┌──

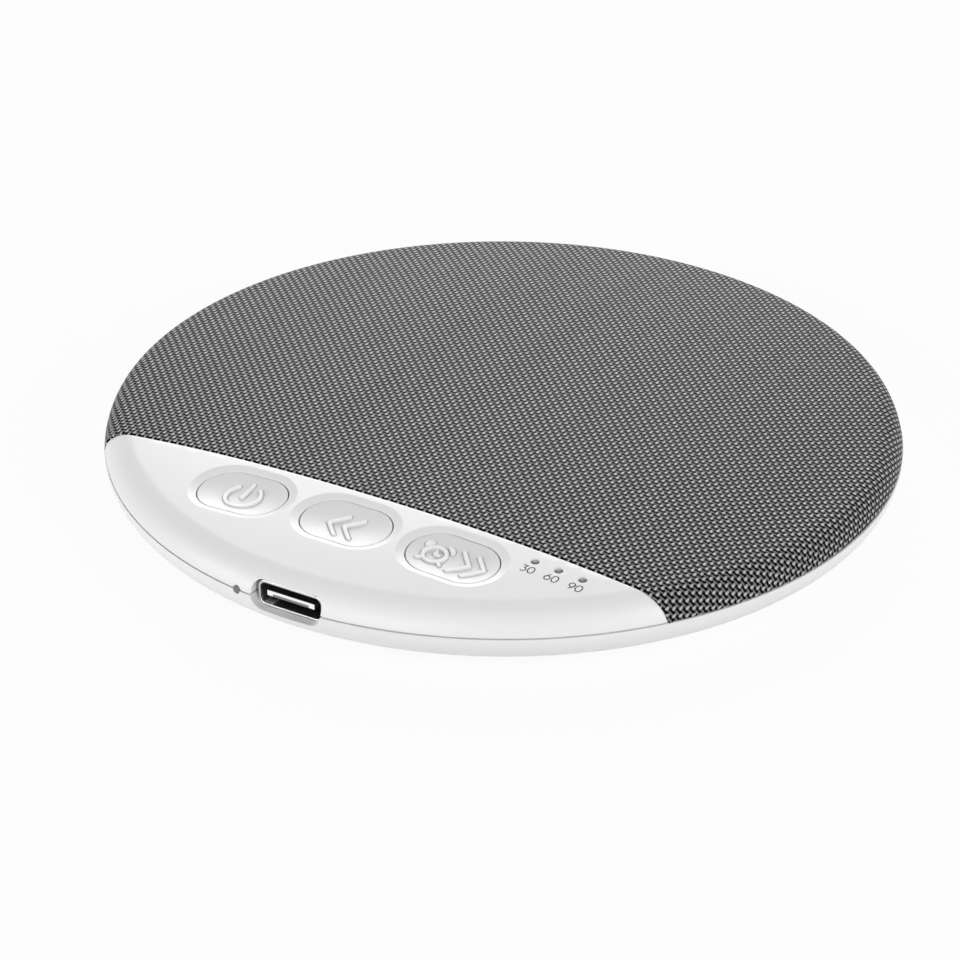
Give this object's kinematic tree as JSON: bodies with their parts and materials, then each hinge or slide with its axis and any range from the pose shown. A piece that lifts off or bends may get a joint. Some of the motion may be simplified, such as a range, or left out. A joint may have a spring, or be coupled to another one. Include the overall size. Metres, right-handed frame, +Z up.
{
  "type": "white noise sound machine",
  "caption": "Slim round sleep sound machine: a low domed disc with a cloth-covered speaker grille, a white control panel with dished keys and timer lights, and a charging socket in its rim.",
  "frame": {"origin": "centre of the base, on the plane the feet stand on", "axes": "+Z up through the middle of the dome; -Y towards the control panel and the charging socket; +X along the straight edge of the grille, towards the timer lights"},
  "size_m": [0.105, 0.1048, 0.0112],
  "materials": {
    "white_case": "satin white moulded ABS",
    "white_keys": "satin white moulded ABS",
    "grille_cloth": "plain woven charcoal cloth",
    "grille_plate": "moulded black ABS",
    "black_plastic": "moulded black plastic",
    "board": "green solder mask",
    "ceramic": "fired ceramic",
    "steel": "plated steel",
    "dark_steel": "black coated steel",
    "magnet": "nickel plated magnet",
    "copper": "enamelled copper wire",
    "cone": "pressed black film",
    "rubber": "black rubber",
    "foam": "closed cell foam",
    "feet": "pale grey rubber",
    "lens": "clear moulded polycarbonate",
    "led": "light emitting diode",
    "cell": "laminated foil pouch",
    "lead": "insulated wire, red and black"
  },
  "bodies": {
    "housing": {"bottom_shell": "white_case", "top_shell": "white_case", "grille_plate": "grille_plate", "grille_cloth": "grille_cloth", "switch_bodies": "steel", "main_board": "board", "controller_chip": "black_plastic", "memory_chip": "black_plastic", "amplifier_chip": "black_plastic", "board_capacitors": "ceramic", "usb_shell": "steel", "usb_insert": "black_plastic", "timer_leds": "led", "timer_light_guides": "lens", "charge_led": "led", "charge_light_guide": "lens", "speaker_frame": "dark_steel", "speaker_yoke": "steel", "speaker_magnet": "magnet", "pole_plate": "steel", "cone_surround": "rubber", "speaker_gasket": "foam", "battery_cell": "cell", "battery_pad": "foam", "battery_leads": "lead", "speaker_leads": "lead", "case_screws": "dark_steel", "board_screws": "dark_steel", "rubber_feet": "feet"},
    "power_button": {"power_key": "white_keys", "power_plunger": "black_plastic"},
    "previous_button": {"previous_key": "white_keys", "previous_plunger": "black_plastic"},
    "timer_button": {"timer_key": "white_keys", "timer_plunger": "black_plastic"},
    "diaphragm": {"speaker_cone": "cone", "voice_coil": "copper"}
  },
  "joints": [
    {"name": "power_press", "type": "slide", "parent": "housing", "child": "power_button", "axis": [0, 0, -1], "range_m": [0, 0.0004], "stiffness_N_per_m": 1500, "springref_m": -0.0004},
    {"name": "previous_press", "type": "slide", "parent": "housing", "child": "previous_button", "axis": [0, 0, -1], "range_m": [0, 0.0004], "stiffness_N_per_m": 1500, "springref_m": -0.0004},
    {"name": "timer_press", "type": "slide", "parent": "housing", "child": "timer_button", "axis": [0, 0, -1], "range_m": [0, 0.0004], "stiffness_N_per_m": 1500, "springref_m": -0.0004},
    {"name": "cone_stroke", "type": "slide", "parent": "housing", "child": "diaphragm", "axis": [0, 0, 1], "range_m": [-0.0003, 0.0003], "stiffness_N_per_m": 1200, "deforming": ["cone_surround"]}
  ]
}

└──

### DIRECTION
Give back all the data exactly as written.

### EXPECTED ANSWER
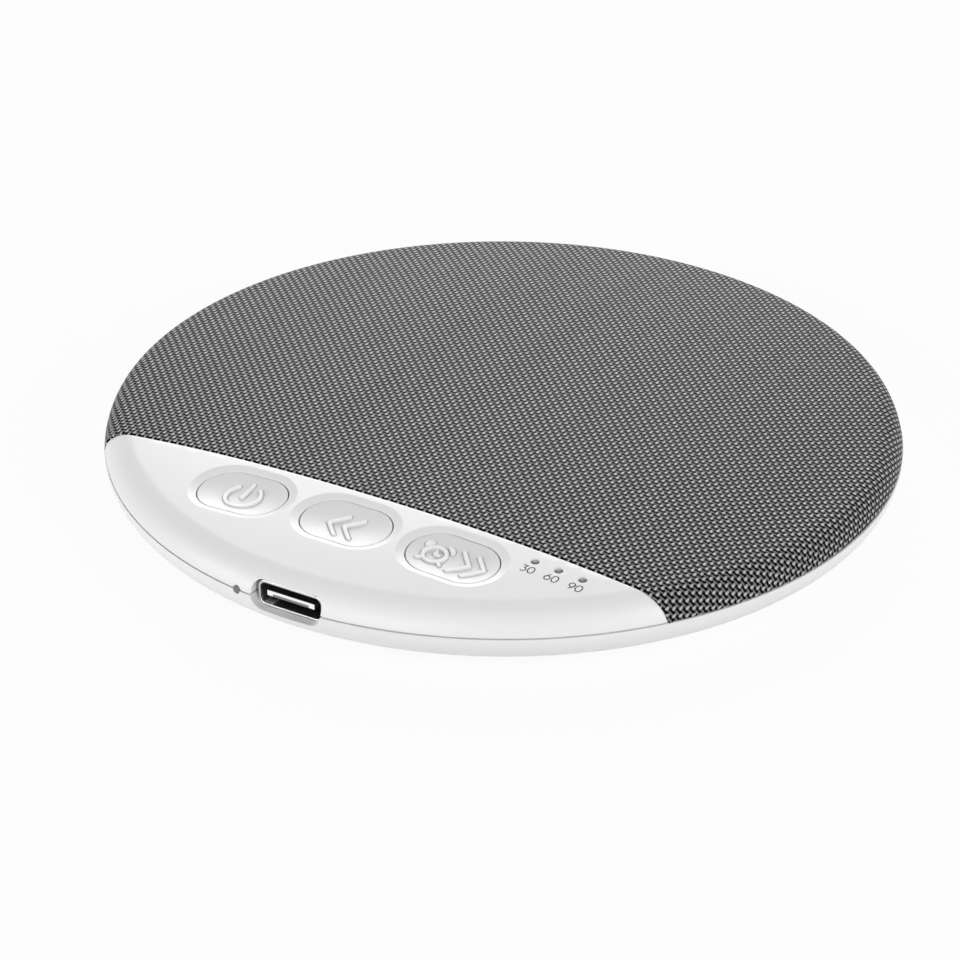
Give this object's kinematic tree as JSON: bodies with their parts and materials, then each hinge or slide with its axis and any range from the pose shown. A piece that lifts off or bends may get a joint. Some of the motion may be simplified, such as a range, or left out. A joint may have a spring, or be coupled to another one. Include the overall size. Metres, right-handed frame, +Z up.
{
  "type": "white noise sound machine",
  "caption": "Slim round sleep sound machine: a low domed disc with a cloth-covered speaker grille, a white control panel with dished keys and timer lights, and a charging socket in its rim.",
  "frame": {"origin": "centre of the base, on the plane the feet stand on", "axes": "+Z up through the middle of the dome; -Y towards the control panel and the charging socket; +X along the straight edge of the grille, towards the timer lights"},
  "size_m": [0.105, 0.1048, 0.0112],
  "materials": {
    "white_case": "satin white moulded ABS",
    "white_keys": "satin white moulded ABS",
    "grille_cloth": "plain woven charcoal cloth",
    "grille_plate": "moulded black ABS",
    "black_plastic": "moulded black plastic",
    "board": "green solder mask",
    "ceramic": "fired ceramic",
    "steel": "plated steel",
    "dark_steel": "black coated steel",
    "magnet": "nickel plated magnet",
    "copper": "enamelled copper wire",
    "cone": "pressed black film",
    "rubber": "black rubber",
    "foam": "closed cell foam",
    "feet": "pale grey rubber",
    "lens": "clear moulded polycarbonate",
    "led": "light emitting diode",
    "cell": "laminated foil pouch",
    "lead": "insulated wire, red and black"
  },
  "bodies": {
    "housing": {"bottom_shell": "white_case", "top_shell": "white_case", "grille_plate": "grille_plate", "grille_cloth": "grille_cloth", "switch_bodies": "steel", "main_board": "board", "controller_chip": "black_plastic", "memory_chip": "black_plastic", "amplifier_chip": "black_plastic", "board_capacitors": "ceramic", "usb_shell": "steel", "usb_insert": "black_plastic", "timer_leds": "led", "timer_light_guides": "lens", "charge_led": "led", "charge_light_guide": "lens", "speaker_frame": "dark_steel", "speaker_yoke": "steel", "speaker_magnet": "magnet", "pole_plate": "steel", "cone_surround": "rubber", "speaker_gasket": "foam", "battery_cell": "cell", "battery_pad": "foam", "battery_leads": "lead", "speaker_leads": "lead", "case_screws": "dark_steel", "board_screws": "dark_steel", "rubber_feet": "feet"},
    "power_button": {"power_key": "white_keys", "power_plunger": "black_plastic"},
    "previous_button": {"previous_key": "white_keys", "previous_plunger": "black_plastic"},
    "timer_button": {"timer_key": "white_keys", "timer_plunger": "black_plastic"},
    "diaphragm": {"speaker_cone": "cone", "voice_coil": "copper"}
  },
  "joints": [
    {"name": "power_press", "type": "slide", "parent": "housing", "child": "power_button", "axis": [0, 0, -1], "range_m": [0, 0.0004], "stiffness_N_per_m": 1500, "springref_m": -0.0004},
    {"name": "previous_press", "type": "slide", "parent": "housing", "child": "previous_button", "axis": [0, 0, -1], "range_m": [0, 0.0004], "stiffness_N_per_m": 1500, "springref_m": -0.0004},
    {"name": "timer_press", "type": "slide", "parent": "housing", "child": "timer_button", "axis": [0, 0, -1], "range_m": [0, 0.0004], "stiffness_N_per_m": 1500, "springref_m": -0.0004},
    {"name": "cone_stroke", "type": "slide", "parent": "housing", "child": "diaphragm", "axis": [0, 0, 1], "range_m": [-0.0003, 0.0003], "stiffness_N_per_m": 1200, "deforming": ["cone_surround"]}
  ]
}